◆ **Written exercise**:
Each line containing the word "imported" needs to be copied.

◆ **Record excerpts**:
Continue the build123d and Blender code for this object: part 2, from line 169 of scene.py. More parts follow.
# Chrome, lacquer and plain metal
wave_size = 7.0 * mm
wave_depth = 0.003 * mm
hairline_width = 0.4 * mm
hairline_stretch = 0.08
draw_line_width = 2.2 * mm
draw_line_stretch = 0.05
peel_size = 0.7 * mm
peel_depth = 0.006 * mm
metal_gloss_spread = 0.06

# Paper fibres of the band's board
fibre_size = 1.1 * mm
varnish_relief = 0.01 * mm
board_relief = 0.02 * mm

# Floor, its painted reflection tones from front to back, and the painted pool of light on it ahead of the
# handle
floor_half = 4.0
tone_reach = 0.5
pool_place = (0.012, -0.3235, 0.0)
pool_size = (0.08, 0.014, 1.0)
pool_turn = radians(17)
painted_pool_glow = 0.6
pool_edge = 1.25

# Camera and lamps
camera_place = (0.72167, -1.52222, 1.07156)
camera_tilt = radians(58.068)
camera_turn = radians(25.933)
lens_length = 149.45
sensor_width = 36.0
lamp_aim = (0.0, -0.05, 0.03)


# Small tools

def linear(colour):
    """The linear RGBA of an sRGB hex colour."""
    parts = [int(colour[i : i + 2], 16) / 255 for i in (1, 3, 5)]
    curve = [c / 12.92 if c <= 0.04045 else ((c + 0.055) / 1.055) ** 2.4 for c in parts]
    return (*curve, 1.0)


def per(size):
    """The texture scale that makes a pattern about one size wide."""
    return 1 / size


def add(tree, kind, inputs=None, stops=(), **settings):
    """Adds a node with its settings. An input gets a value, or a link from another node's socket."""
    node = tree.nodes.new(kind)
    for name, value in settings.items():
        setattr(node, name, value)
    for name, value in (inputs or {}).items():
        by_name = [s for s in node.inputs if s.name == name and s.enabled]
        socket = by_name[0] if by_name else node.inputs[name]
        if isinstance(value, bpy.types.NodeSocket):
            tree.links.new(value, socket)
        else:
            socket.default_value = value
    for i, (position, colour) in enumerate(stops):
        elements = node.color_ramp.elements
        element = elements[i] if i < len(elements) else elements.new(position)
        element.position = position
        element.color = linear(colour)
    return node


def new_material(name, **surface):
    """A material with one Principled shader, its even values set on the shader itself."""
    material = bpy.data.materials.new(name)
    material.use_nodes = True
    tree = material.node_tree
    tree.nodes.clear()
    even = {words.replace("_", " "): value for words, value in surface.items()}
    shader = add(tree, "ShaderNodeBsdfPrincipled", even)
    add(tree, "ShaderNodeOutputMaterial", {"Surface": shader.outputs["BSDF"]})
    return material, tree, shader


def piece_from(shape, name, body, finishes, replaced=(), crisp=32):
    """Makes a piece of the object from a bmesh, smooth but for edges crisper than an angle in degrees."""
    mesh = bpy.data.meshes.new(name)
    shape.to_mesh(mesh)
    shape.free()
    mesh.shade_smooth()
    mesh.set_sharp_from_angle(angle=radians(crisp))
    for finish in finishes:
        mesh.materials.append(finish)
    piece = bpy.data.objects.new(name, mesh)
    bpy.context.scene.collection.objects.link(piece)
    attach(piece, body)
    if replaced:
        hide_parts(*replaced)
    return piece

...

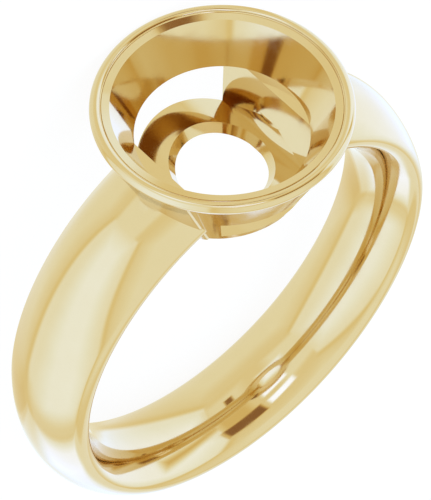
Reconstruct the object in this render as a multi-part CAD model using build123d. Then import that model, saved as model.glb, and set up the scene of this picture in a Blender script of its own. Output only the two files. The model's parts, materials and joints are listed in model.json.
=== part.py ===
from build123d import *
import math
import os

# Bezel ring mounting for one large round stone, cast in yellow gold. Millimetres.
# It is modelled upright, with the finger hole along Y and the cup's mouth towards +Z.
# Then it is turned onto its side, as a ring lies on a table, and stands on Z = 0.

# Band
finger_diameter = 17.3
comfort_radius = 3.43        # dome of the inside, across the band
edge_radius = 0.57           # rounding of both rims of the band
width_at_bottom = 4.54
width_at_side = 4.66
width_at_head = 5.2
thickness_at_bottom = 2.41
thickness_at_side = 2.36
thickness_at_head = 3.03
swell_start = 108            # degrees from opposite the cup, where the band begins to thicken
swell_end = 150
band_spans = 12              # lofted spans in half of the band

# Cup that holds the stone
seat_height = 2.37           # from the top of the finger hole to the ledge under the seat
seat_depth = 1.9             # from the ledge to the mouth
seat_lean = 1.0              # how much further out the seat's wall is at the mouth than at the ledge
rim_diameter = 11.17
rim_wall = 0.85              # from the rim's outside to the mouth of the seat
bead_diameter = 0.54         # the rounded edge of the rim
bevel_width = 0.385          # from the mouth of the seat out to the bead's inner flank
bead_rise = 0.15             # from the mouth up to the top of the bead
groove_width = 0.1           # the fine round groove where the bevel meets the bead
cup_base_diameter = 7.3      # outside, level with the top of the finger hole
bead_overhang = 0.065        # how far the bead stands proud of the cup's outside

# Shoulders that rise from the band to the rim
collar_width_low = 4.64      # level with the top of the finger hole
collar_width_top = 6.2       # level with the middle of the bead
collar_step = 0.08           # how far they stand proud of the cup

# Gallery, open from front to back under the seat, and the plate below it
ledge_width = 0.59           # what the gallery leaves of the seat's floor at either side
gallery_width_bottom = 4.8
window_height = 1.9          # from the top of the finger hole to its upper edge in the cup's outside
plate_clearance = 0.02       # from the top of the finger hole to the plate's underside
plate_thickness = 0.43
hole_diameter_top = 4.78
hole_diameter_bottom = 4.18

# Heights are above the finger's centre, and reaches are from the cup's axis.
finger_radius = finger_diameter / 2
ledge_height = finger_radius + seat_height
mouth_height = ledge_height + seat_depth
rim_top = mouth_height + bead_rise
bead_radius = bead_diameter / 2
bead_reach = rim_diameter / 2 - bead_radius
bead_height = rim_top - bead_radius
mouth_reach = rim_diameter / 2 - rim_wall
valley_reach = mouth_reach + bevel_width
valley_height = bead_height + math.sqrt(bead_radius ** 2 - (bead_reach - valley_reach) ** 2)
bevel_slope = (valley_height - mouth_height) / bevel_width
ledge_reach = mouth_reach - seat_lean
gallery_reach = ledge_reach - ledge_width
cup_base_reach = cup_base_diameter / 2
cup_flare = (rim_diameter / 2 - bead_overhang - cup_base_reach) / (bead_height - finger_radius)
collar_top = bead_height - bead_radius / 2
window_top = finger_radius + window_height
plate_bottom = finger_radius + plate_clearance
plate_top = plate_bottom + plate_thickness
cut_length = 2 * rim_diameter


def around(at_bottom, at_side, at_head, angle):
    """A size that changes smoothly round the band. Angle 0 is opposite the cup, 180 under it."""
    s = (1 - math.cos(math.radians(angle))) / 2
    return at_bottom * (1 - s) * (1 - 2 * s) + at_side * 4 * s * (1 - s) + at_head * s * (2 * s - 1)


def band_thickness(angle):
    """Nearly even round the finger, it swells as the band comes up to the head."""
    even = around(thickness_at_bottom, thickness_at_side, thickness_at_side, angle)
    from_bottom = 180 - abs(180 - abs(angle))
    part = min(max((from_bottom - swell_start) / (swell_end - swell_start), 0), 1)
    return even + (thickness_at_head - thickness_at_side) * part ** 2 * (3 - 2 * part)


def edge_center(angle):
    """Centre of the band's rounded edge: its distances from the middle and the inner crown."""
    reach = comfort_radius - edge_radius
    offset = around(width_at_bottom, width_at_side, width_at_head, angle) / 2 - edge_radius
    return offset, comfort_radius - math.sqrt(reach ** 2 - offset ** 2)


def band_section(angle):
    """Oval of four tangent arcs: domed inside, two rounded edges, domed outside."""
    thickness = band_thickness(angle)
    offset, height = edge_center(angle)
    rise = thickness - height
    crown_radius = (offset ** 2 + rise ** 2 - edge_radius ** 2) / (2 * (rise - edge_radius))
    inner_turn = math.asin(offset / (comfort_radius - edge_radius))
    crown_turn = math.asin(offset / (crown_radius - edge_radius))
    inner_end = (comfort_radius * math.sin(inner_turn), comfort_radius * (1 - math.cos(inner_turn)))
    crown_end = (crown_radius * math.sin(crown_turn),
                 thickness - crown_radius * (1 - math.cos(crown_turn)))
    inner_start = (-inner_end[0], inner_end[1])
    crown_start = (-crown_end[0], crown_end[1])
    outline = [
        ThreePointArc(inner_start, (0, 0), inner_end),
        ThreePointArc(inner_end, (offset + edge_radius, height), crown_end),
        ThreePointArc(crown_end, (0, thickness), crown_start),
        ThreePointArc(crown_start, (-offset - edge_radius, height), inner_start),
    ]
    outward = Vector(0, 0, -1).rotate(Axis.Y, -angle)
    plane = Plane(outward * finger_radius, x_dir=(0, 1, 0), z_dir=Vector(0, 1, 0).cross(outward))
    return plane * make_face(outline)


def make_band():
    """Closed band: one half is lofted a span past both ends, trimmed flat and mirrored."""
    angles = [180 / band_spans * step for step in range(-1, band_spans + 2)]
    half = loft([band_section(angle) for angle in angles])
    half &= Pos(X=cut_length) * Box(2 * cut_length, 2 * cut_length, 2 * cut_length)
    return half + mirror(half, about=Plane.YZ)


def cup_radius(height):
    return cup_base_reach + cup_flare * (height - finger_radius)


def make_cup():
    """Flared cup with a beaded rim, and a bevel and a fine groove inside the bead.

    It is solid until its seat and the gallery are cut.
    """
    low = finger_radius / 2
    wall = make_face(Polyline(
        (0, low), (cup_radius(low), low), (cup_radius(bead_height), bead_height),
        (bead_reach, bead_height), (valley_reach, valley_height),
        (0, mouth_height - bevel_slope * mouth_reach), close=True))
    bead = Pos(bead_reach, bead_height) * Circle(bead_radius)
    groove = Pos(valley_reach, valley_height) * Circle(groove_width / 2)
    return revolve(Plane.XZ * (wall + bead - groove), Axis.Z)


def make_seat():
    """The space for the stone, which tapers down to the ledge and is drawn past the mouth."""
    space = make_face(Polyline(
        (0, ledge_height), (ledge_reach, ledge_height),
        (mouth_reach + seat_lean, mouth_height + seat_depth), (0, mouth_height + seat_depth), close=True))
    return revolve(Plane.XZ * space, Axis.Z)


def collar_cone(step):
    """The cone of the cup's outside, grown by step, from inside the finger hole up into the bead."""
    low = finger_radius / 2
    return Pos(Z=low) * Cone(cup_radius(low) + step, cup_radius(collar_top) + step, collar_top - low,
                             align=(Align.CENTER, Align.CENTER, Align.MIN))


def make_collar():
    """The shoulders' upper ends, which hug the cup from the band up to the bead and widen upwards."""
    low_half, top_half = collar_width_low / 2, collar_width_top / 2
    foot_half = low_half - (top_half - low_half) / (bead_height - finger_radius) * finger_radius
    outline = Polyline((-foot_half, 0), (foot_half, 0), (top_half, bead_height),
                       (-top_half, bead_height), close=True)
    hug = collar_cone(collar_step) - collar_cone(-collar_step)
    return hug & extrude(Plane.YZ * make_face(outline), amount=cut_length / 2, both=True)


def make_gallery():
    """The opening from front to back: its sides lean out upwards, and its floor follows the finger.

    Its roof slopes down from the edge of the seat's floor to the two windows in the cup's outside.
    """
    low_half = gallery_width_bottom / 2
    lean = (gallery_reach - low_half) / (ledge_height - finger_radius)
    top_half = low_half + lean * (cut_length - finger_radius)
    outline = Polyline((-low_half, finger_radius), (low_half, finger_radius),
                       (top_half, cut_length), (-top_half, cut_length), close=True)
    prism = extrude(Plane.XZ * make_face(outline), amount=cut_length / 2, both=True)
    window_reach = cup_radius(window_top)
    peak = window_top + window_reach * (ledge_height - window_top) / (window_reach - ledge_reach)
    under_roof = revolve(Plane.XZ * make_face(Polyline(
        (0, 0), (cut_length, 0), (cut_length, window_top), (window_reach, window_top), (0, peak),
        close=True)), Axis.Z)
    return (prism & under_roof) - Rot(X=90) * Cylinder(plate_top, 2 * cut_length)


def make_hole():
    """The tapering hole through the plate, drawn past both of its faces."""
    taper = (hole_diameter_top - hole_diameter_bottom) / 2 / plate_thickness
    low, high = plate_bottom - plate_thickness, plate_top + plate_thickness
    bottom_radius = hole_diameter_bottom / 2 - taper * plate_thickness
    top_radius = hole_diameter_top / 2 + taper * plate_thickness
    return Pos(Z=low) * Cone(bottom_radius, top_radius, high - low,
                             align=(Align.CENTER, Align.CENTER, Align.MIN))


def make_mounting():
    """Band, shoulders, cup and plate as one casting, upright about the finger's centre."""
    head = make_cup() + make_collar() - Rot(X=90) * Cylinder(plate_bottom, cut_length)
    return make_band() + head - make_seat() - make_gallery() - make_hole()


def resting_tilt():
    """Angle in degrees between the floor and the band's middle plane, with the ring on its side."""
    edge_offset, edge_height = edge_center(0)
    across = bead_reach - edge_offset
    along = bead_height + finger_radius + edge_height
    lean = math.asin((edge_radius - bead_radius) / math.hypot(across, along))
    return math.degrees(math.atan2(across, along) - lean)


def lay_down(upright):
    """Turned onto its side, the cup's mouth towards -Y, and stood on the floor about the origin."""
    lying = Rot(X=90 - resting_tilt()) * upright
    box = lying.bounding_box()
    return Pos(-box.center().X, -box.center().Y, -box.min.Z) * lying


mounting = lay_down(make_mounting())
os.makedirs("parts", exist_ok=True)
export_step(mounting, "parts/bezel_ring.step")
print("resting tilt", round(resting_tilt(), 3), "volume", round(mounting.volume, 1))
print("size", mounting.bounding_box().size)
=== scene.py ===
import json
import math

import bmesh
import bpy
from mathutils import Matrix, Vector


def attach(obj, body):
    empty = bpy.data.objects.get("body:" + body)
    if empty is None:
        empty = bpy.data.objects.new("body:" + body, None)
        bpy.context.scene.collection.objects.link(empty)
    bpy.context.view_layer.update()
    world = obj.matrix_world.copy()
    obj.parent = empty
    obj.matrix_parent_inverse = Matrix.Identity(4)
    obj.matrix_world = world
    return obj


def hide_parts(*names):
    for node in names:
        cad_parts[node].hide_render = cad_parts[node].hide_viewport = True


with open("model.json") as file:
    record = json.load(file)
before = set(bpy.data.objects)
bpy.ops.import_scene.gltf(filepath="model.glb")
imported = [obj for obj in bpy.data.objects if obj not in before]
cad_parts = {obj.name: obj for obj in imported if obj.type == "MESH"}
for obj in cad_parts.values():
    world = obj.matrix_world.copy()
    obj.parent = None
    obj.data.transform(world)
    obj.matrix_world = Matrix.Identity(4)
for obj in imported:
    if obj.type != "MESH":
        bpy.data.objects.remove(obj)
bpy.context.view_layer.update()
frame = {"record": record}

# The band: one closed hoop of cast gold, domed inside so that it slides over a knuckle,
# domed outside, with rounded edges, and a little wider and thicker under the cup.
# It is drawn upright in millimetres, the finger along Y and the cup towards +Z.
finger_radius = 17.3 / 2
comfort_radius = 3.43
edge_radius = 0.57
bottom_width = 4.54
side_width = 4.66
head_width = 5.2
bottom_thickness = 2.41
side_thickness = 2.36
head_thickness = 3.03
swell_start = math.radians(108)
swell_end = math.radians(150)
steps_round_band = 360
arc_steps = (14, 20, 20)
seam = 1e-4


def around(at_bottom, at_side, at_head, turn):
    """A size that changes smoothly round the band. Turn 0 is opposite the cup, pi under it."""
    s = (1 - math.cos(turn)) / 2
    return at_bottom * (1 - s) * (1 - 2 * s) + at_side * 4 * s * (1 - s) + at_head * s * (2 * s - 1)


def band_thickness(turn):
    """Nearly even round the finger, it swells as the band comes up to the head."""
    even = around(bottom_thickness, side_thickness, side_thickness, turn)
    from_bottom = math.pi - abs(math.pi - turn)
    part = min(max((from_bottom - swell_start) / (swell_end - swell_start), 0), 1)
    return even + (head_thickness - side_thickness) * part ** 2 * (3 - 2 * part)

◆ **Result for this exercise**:
imported = [obj for obj in bpy.data.objects if obj not in before]
cad_parts = {obj.name: obj for obj in imported if obj.type == "MESH"}
for obj in imported:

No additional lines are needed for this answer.